How the Early Mortgage Payoff Calculator Works
This mortgage payoff date calculator simulates your loan month by month. Instead of simply calculating a fixed payment, it models your remaining balance, applies interest each month, subtracts principal, and then applies any extra payments you add.
When you enter extra monthly, annual, or one-time payments, the calculator reduces your principal faster. Because interest is calculated on the remaining balance, reducing the balance earlier reduces the amount of interest charged in every future month.
The result is two clear outcomes:
- A new estimated payoff date
- Total interest saved
This gives you a realistic picture of what “paying off your mortgage early” actually means in dollars and time.
Why Paying Off Your Mortgage Early Saves Money
Mortgage interest is front-loaded. In the early years of a loan, a large portion of each payment goes toward interest rather than principal. That means the sooner you reduce your balance, the more future interest you eliminate.
Even small extra payments can create a snowball effect. Reducing principal today lowers tomorrow’s interest calculation. Over 20 or 30 years, that compounding effect can equal tens of thousands of dollars.
What Happens When You Add Extra Monthly Payments
Adding a fixed extra monthly amount is one of the simplest and most powerful payoff strategies. For example, adding $100–$300 per month may shorten your loan term by years depending on your rate.
The calculator shows:
- How many months you eliminate
- Your total interest savings
- Your adjusted payoff date
Because the extra payment applies directly to principal, it works every month automatically.
Using Annual or Bonus Payments Strategically
Many homeowners receive yearly bonuses, tax refunds, or commission income. Instead of increasing monthly expenses, some choose to apply one annual lump payment toward their mortgage.
The early mortgage payoff calculator allows you to select the month this payment is applied, helping you understand how timing impacts savings.
One-Time Lump Sum Payments Explained
A one-time lump sum—such as an inheritance, investment gain, or property sale—can dramatically change your amortization schedule. Because it reduces principal immediately, every future interest charge becomes smaller.
The earlier in the loan you apply a lump sum, the greater the long-term interest savings.
How Interest Compounds Over Time
Mortgage interest compounds monthly. Each month, interest is calculated on the remaining balance. That means paying down principal early prevents interest from compounding over decades.
High-interest mortgages benefit the most from aggressive payoff strategies.
How Interest Rate Affects Early Payoff
The higher your interest rate, the more you gain from paying early. For low-rate mortgages, the savings may still be meaningful but relatively smaller.

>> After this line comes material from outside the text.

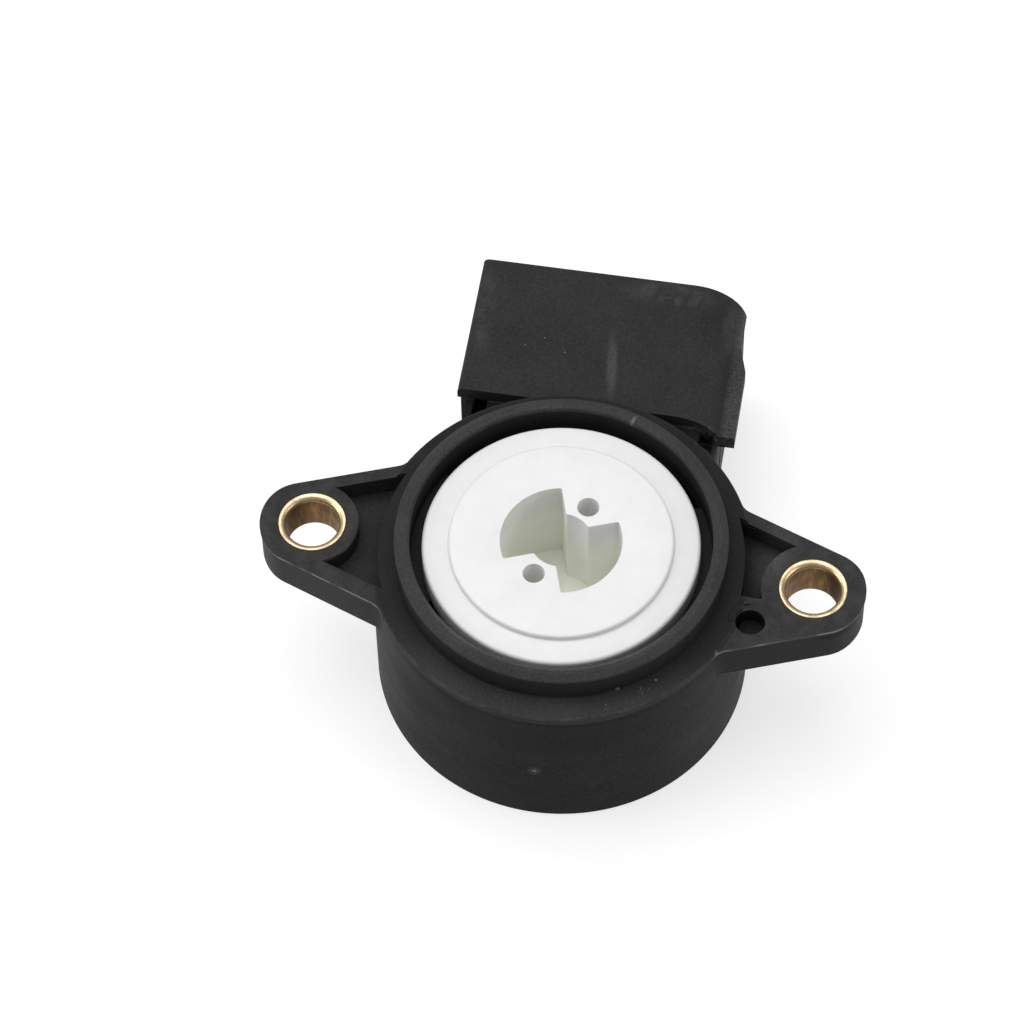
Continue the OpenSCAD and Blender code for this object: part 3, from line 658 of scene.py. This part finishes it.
def turned_brass(base, bore):
    """Brass turned on a lathe: fine rings round each bush, and in the bore painted shade, a darker
    brown with streaks.
    """
    f = Finish("bush_brass")
    duller, paler_streak, rougher = 0.74, 1.7, 0.2
    x, y, z = f.parts()
    radius = f.distance(f.math("SUBTRACT", f.math("ABSOLUTE", x), HOLE_X), y)
    ring_place = f.add("ShaderNodeCombineXYZ")
    f.link(radius, ring_place.inputs["X"])
    f.link(z, ring_place.inputs["Z"])
    # This place is in millimetres already, so the period goes in without its factor
    rings = f.noise(0.06 / MM, detail=3, place=ring_place.outputs[0])
    dull = f.noise(1.4, detail=4)
    tone = f.mix(f.ramp(dull, 0.42, 0.68), base, [c * duller for c in base])
    streaks = f.noise(0.55, detail=4, stretch=(1, 1, 0.12))
    # Painted shade: the bore is a darker, streaked brown that stands in for a dark reflection
    bore_shade_colour = f.mix(f.ramp(streaks, 0.45, 0.68), bore, [c * paler_streak for c in bore])
    in_bore = f.times(f.ramp(radius, 3.02, 2.94), f.ramp(z, -0.6, -0.95))
    tone = f.mix(in_bore, tone, bore_shade_colour)
    roughness = f.plus(f.ramp(dull, 0.35, 0.7, 0.32, 0.44), f.ramp(rings, 0.3, 0.7, -0.03, 0.05))
    roughness = f.plus(roughness, f.times(in_bore, rougher))
    f.set(Metallic=1.0)
    return f.done(tone, roughness, f.bump(rings, 0.006))


def plated_metal(name, base, low_rough, high_rough):
    """Plated or drawn metal with fine marks."""
    f = Finish(name)
    marks = f.noise(0.25, detail=5, stretch=(1, 0.12, 1))
    dull = f.noise(1.8, detail=3)
    tone = f.shade((*base, 1), f.ramp(dull, 0.3, 0.7, 0.82, 1.0))
    f.set(Metallic=1.0)
    return f.done(tone, f.ramp(marks, 0.3, 0.7, low_rough, high_rough), f.bump(marks, 0.004))


def matt_finish(name, base, roughness, grain_period, grain_depth):
    """Matt surface with a fine grain: board, printed tracks and carrier."""
    f = Finish(name)
    grain = f.noise(grain_period, detail=5)
    tone = f.shade((*base, 1), f.ramp(grain, 0.3, 0.7, 0.85, 1.08))
    uneven = f.ramp(grain, 0.3, 0.7, roughness - 0.06, roughness + 0.08)
    return f.done(tone, uneven, f.bump(grain, grain_depth))


def cast_resin():
    """Black sealing resin, glossy and slightly uneven."""
    f = Finish("sealing_resin")
    wave = f.noise(2.4, detail=2)
    tone = f.shade((0.012, 0.012, 0.013, 1), f.ramp(wave, 0.3, 0.7, 0.8, 1.3))
    return f.done(tone, f.ramp(wave, 0.3, 0.7, 0.16, 0.30), f.bump(wave, 0.08))


def studio_floor(base):
    """Pale seamless floor, lit from behind like a light table."""
    f = Finish("studio_floor")
    paper = f.noise(14.0, detail=2)
    tone = f.shade((*base, 1), f.ramp(paper, 0.3, 0.7, 0.995, 1.0))
    f.set(Roughness=0.9, Specular_IOR_Level=0.1, Emission_Strength=0.64, Emission_Color=(1, 1, 1, 1))
    return f.done(tone)


# Shapes of the housing

def body_shell(s):
    """The turned body: collar, flange, barrel, front well and rear chamber."""
    edge = s.edge / MM
    collar_r, collar_in_r = s.collar_r / MM, s.collar_in_r / MM
    flange_r, barrel_r = s.flange_r / MM, s.barrel_r / MM
    flange_h, well_z = s.flange_h / MM, -s.well_depth / MM
    bearing_r, boss_r, boss_h, web = 8.19, 9.99, 3, 2
    boss_z, web_z = well_z + boss_h, well_z - web
    chamber_wall, board_gap, well_round = 3.5, 1.3, 0.5
    chamber_r, board_z = barrel_r - chamber_wall, COVER_HIGH.z + board_gap
    chamfer, chamfer_h, flange_step = 0.8, 0.5, 0.1
    profile = rounded([
        (bearing_r, web_z), (bearing_r, boss_z, edge), (boss_r, boss_z, edge),
        (boss_r, well_z, well_round), (collar_in_r, well_z, well_round),
        (collar_in_r, COLLAR_Z, 0.3), (collar_r - chamfer, COLLAR_Z, 0.25),
        (collar_r, COLLAR_Z - chamfer_h, 0.35), (collar_r, 0, 0.12),
        (flange_r, 0, 0.25), (flange_r, -flange_h, 0.06),
        (barrel_r, -flange_h - flange_step, 0.04),
        (barrel_r, BACK_Z, 0.25), (BEAD_R, BACK_Z, edge), (BEAD_R, COVER_HIGH.z),
        (COVER_R, COVER_HIGH.z), (COVER_R, board_z), (chamber_r, board_z),
        (chamber_r, web_z, well_round),
    ])
    return turned("body_shell", profile, steps=192)


def lug_frame():
    """Direction out of the rear edge of the right lug, and along it towards the tip."""
    tilt = math.radians(LUG_TILT)
    return Vector((math.sin(tilt), math.cos(tilt))), Vector((math.cos(tilt), -math.sin(tilt)))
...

Use the calculator to test rate scenarios and determine whether aggressive payoff aligns with your financial goals.
Realistic Early Payoff Examples
Example 1: Extra $200 per month
On a $300,000 balance at 6.5%, adding $200 monthly could reduce the loan term by several years and save thousands in interest.

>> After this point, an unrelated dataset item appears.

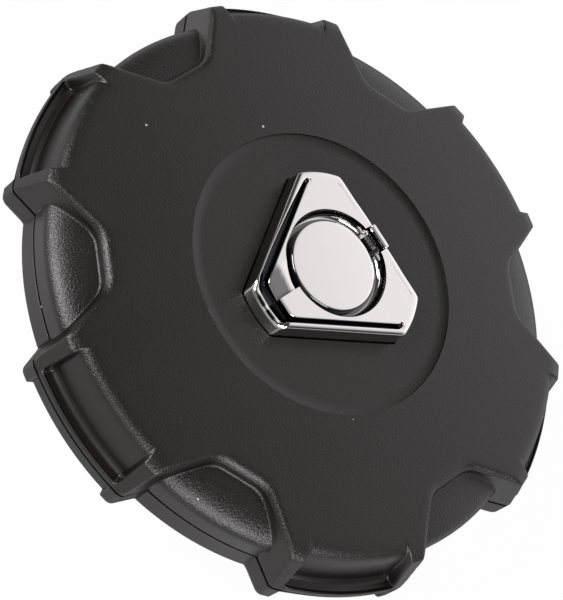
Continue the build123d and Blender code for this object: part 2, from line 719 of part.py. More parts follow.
# Spigot: a cast drum with a top flange, screw lugs, a bolt window and a bolt rail
with BuildPart() as spigot_body:
    with BuildSketch(Plane.XY.offset(floor_bottom_z)):
        Circle(spigot_radius)
    extrude(amount=ceiling_z - floor_bottom_z)
    with BuildSketch(Plane.XY.offset(flange_bottom_z)):
        Circle(spigot_flange_radius)
    extrude(amount=spigot_flange_thickness)
    with BuildSketch(Plane.XY.offset(floor_top_z)):
        Circle(spigot_radius - spigot_wall)
    extrude(amount=face_z, mode=Mode.SUBTRACT)
    with BuildSketch(Plane.XY.offset(lug_bottom_z)):
        with PolarLocations(spigot_screw_circle, 3, start_angle=screw_start_angle):
            Circle(boss_radius)
            with Locations((boss_radius, 0)):
                Rectangle(2 * boss_radius, 2 * boss_radius)
        Circle(spigot_radius - spigot_wall / 2, mode=Mode.INTERSECT)
    extrude(amount=spigot_lug_thickness)
    with BuildSketch(Plane.XY.offset(lug_bottom_z)):
        with PolarLocations(spigot_screw_circle, 3, start_angle=screw_start_angle):
            Circle(spigot_screw_radius + running_gap)
    extrude(amount=spigot_lug_thickness, mode=Mode.SUBTRACT)
    # Rail under the bolt, then the window that lets it out
    with BuildSketch(Plane.XY.offset(floor_top_z)):
        with Locations((0, rail_rear_y)):
            Rectangle(bolt_width - 2 * rail_margin, rail_rear_y + spigot_radius - spigot_wall / 2,
                      align=(Align.CENTER, Align.MAX))
    extrude(amount=bolt_bottom_z - seat_gap - floor_top_z)
    with BuildSketch(Plane.XZ.offset(spigot_radius - 2 * spigot_wall)):
        with Locations((0, (bolt_bottom_z + bolt_top_z) / 2)):
            Rectangle(2 * guide_inner, bolt_thickness + 2 * running_gap)
    extrude(amount=3 * spigot_wall, mode=Mode.SUBTRACT)
    # Holes through the floor: vent, rivets and the guide's screws
    with BuildSketch(Plane.XY.offset(floor_bottom_z)):
        with Locations((0, vent_y)):
            Circle(vent_hole_radius)
        with Locations(*rivet_points):
            Circle(rivet_radius + thread_gap)
    extrude(amount=spigot_floor, mode=Mode.SUBTRACT)
    with BuildSketch(Plane.XY.offset(floor_top_z)):
        with Locations((0, guide_middle_y)):
            with GridLocations(2 * guide_screw_x, 1, 2, 1):
                Circle(guide_screw_radius + thread_gap)
    extrude(amount=-guide_screw_depth - seat_gap, mode=Mode.SUBTRACT)
    foot_edges = spigot_body.edges().filter_by(GeomType.CIRCLE).group_by(Axis.Z)[0]
    chamfer(foot_edges.sort_by(SortBy.RADIUS)[-1], spigot_foot_chamfer)

with BuildPart() as spigot_screws:
    with PolarLocations(spigot_screw_circle, 3, start_angle=screw_start_angle):
        add(screw(spigot_screw_radius, spigot_head_radius, spigot_head_height,
                  lug_bottom_z - spigot_head_height, lug_top_z + boss_screw_engagement))

# Bayonet plate: a pressed disc with two ears that have a lead-in on top
with BuildPart() as bayonet_plate:
    with BuildSketch():
        Circle(ear_radius)
        Rectangle(2 * ear_radius, ear_width, mode=Mode.INTERSECT)
        Circle(bayonet_disc_radius)
        with Locations((0, vent_y)):
            Circle(2 * vent_hole_radius, mode=Mode.SUBTRACT)
    extrude(amount=bayonet_thickness)
    chamfer(bayonet_plate.edges().filter_by(Axis.X).group_by(Axis.Z)[-1], ear_ramp)
    with Locations(*rivet_points):
        Cone(rivet_head_radius, rivet_radius + thread_gap, rivet_sink, align=on_base, mode=Mode.SUBTRACT)
        Cylinder(rivet_radius + thread_gap, bayonet_thickness, align=on_base, mode=Mode.SUBTRACT)

# Rivets: countersunk below the plate, domed inside the spigot
with BuildPart() as bayonet_rivets:
    with Locations(*rivet_points):
        Cone(rivet_head_radius - thread_gap, rivet_radius, rivet_sink, align=on_base)
        Cylinder(rivet_radius, floor_top_z, align=on_base)
        with Locations((0, 0, floor_top_z)):
            Cone(rivet_head_radius, rivet_head_radius / 2, rivet_head_height, align=on_base)

# Disc spring between the spigot's flange and the pressure plate
with BuildPart() as main_spring:
    with BuildSketch(Plane.XZ):
        with BuildLine():
            Polyline((spring_inner, flange_bottom_z), (spring_inner + disc_spring_sheet, flange_bottom_z),
                     (spring_outer, press_top_z + disc_spring_sheet), (spring_outer, press_top_z),
                     (spring_outer - disc_spring_sheet, press_top_z),
                     (spring_inner, flange_bottom_z - disc_spring_sheet), close=True)
        make_face()
    revolve(axis=Axis.Z)

# Pressure plate: a pressed steel ring with a rim around the seal
with BuildPart() as pressure_plate:
    with BuildSketch(Plane.XZ):
        with BuildLine():
            Polyline((press_bore_radius, seal_top_z), (press_rim_bore, seal_top_z),
                     (press_rim_bore, seal_top_z - press_rim_drop),
                     (press_plate_radius, seal_top_z - press_rim_drop),
                     (press_plate_radius, press_top_z), (press_bore_radius, press_top_z), close=True)
        make_face()
    revolve(axis=Axis.Z)

# Seal: a rubber ring with two sealing beads underneath
with BuildPart() as seal_ring:
    with BuildSketch(Plane.XZ):
        with BuildLine():
            Polyline((seal_bore, seal_top_z), (seal_bore, bead_z), (seal_bore + bead_edge, seal_bottom_z),
                     (bead_inner, seal_bottom_z), (bead_inner + bead_edge, bead_z),
                     (bead_outer - bead_edge, bead_z), (bead_outer, seal_bottom_z),
                     (seal_outer_radius - bead_edge, seal_bottom_z), (seal_outer_radius, bead_z),
                     (seal_outer_radius, seal_top_z), close=True)
        make_face()
    revolve(axis=Axis.Z)

# Snap ring that keeps the seal and its plate on the spigot
with BuildPart() as seal_retainer:
    with BuildSketch(Plane.XY.offset(seal_bottom_z - seat_gap - retainer_thickness)):
        Circle(spigot_radius + retainer_width)
        Circle(spigot_radius + thread_gap, mode=Mode.SUBTRACT)
        with Locations((0, spigot_radius)):
            Rectangle(retainer_opening, 4 * retainer_width, mode=Mode.SUBTRACT)
    extrude(amount=retainer_thickness)

# Vent cage: a drawn cup over the poppet, with a flange on the spigot's floor
with BuildPart() as vent_cage:
    with BuildSketch(Plane.XZ):
        with BuildLine():
            Polyline((cage_bore_radius, floor_top_z), (cage_flange_radius, floor_top_z),
                     (cage_flange_radius, floor_top_z + cage_sheet), (cage_radius, floor_top_z + cage_sheet),
                     (cage_radius, cage_top_z - cage_edge), (cage_radius - cage_edge, cage_top_z),
                     (stem_radius + running_gap, cage_top_z),
                     (stem_radius + running_gap, cage_top_z - cage_sheet),
                     (cage_bore_radius, cage_top_z - cage_sheet), close=True)
        make_face()
    revolve(axis=Axis.Z)
    with BuildSketch(Plane.XY.offset(floor_top_z + 2 * cage_sheet)):
        with PolarLocations(cage_radius, 4):
            Rectangle(cage_radius - cage_sheet, cage_window_width)
    extrude(amount=cage_window_height, mode=Mode.SUBTRACT)

with BuildPart() as vent_poppet:
    with BuildSketch(Plane.XZ):
        with BuildLine():
            Polyline((0, poppet_bottom_z), (poppet_radius, poppet_bottom_z), (poppet_radius, poppet_top_z),
                     (stem_radius, poppet_top_z), (stem_radius, cage_top_z - stem_end_inset),
                     (0, cage_top_z - stem_end_inset), close=True)
        make_face()
    revolve(axis=Axis.Z)

with BuildPart() as vent_spring:
    add(coil_spring(vent_coil_wire, vent_coil_radius, vent_coil_turns, vent_coil_room / vent_coil_turns)
        .translate((0, 0, poppet_top_z + vent_coil_wire + seat_gap)))

# The vent's three pieces are drawn on the cap's axis and moved to their place in the spigot
vent_shift = (0, vent_y, 0)
pieces = {
    "upper_shell": upper_shell.part,
    "lower_ring": lower_ring.part,
    "lock_bezel": lock_bezel.part,
    "flap_pin": flap_pin.part,
    "flap_spring": flap_spring.part,
    "dust_flap": dust_flap.part,
    "lock_housing": lock_housing.part,
    "housing_screws": housing_screws.part,
    "key_plug": key_plug.part,
    "plug_wafers": plug_wafers.part,
    "plug_clip": plug_clip.part,
    "lock_cam": lock_cam.part,
    "lock_bolt": lock_bolt.part,
    "bolt_guide": bolt_guide.part,
    "guide_screws": guide_screws.part,
    "spigot_body": spigot_body.part,
    "spigot_screws": spigot_screws.part,
    "bayonet_plate": bayonet_plate.part,
    "bayonet_rivets": bayonet_rivets.part,
    "main_spring": main_spring.part,
    "pressure_plate": pressure_plate.part,
    "seal_ring": seal_ring.part,
    "seal_retainer": seal_retainer.part,
    "vent_cage": vent_cage.part.translate(vent_shift),
    "vent_poppet": vent_poppet.part.translate(vent_shift),
    "vent_spring": vent_spring.part.translate(vent_shift),
}

os.makedirs("parts", exist_ok=True)
for name, piece in pieces.items():
    piece.label = name
    export_step(piece, f"parts/{name}.step")
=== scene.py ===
"""Locking fuel filler cap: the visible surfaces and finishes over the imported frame.

Every new piece is a closed surface worked out on a numpy grid. Sizes are in millimetres in the
classes below and become metres only when a mesh is made. Columns run round the cap's axis and rows
run along its section, unless a method says otherwise.
"""

from __future__ import annotations

import logging
import math
from dataclasses import dataclass, field
from enum import Enum
from typing import Any, Sequence

import bmesh
import bpy
import numpy as np
from mathutils import Matrix, Vector

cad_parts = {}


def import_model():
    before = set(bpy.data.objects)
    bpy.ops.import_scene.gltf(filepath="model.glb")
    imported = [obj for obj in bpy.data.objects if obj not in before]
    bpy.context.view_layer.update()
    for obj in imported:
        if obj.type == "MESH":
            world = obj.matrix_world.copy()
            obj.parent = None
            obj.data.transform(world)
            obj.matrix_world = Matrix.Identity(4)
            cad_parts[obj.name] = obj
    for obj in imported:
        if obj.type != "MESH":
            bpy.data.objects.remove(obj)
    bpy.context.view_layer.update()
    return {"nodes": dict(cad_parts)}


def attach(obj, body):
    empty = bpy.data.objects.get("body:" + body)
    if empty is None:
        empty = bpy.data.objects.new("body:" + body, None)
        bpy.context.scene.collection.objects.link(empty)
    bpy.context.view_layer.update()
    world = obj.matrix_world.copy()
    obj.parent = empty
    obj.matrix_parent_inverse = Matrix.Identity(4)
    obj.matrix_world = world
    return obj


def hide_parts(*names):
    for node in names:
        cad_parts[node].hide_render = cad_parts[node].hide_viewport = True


MILLIMETRE = 0.001
FULL_TURN = 2.0 * math.pi
LOG = logging.getLogger("filler_cap")

# Plan angles in degrees that the bezel's three sides and its low front corner face.
LEFT_SIDE, RIGHT_SIDE, HINGE_SIDE, FRONT = 210.0, 330.0, 90.0, 270.0

# Least cosine that a side's distance is divided by, where a ray runs along that side.
LEAST_COSINE = 0.05

# Inset in millimetres that shrinks the end rows of any bar to poles.
POLE_INSET = 9.0

# Distance in metres under which points are doubles.
MERGE_DISTANCE = 1e-7


class Body(Enum):
    """Moving bodies of the frame that new pieces ride on."""

    CAP = "cap"
    FLAP = "flap"


# ---- Grid helpers


def ease(value: np.ndarray | float, low: float, high: float) -> np.ndarray:
    """Smooth step: 0 below low, 1 above high, and t * t * (3 - 2 t) between them.

    Args:
        value: Where the step is read.
        low: Start of the step.
        high: End of the step.

    Returns:
        The eased share, from 0 to 1.
    """
    share = np.clip((np.asarray(value, dtype=float) - low) / (high - low), 0.0, 1.0)
    return share * share * (3.0 - 2.0 * share)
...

Example 2: Annual $5,000 bonus payment
Applying an annual bonus consistently may create significant long-term savings, especially in the early years of repayment.
Smart Strategies to Pay Off Mortgage Faster
- Round up your payment each month
- Apply windfalls directly to principal
- Make bi-weekly payments (if supported by lender)
- Avoid lifestyle inflation after income increases
The best strategy is sustainable. Consistency matters more than large, irregular payments.
Common Early Payoff Mistakes
- Not confirming lender applies extra payments to principal
- Ignoring emergency savings before aggressive payoff
- Paying early when high-interest debt exists elsewhere
- Assuming all loans allow unlimited prepayments
Next Steps After You Calculate
Once you see your potential savings, decide whether accelerating payoff aligns with your broader financial strategy. Consider liquidity, retirement savings, and alternative investments.
FAQ: Early Mortgage Payoff Calculator
How accurate is this early mortgage payoff calculator?
It provides a realistic projection based on amortization math. Actual results depend on lender rules, posting dates, and rate terms.
Does paying off a mortgage early always save money?
Yes in interest costs, but you should compare potential returns from investing that money elsewhere.
What is the fastest way to pay off a mortgage?
Large early principal reductions and consistent extra monthly payments typically produce the fastest payoff.
Should I pay off my mortgage early or invest?
That depends on your rate, risk tolerance, and expected investment returns. The calculator helps quantify the mortgage side of the decision.
Can I use this as a mortgage interest savings calculator?
Yes. It shows how much interest you save when making extra payments.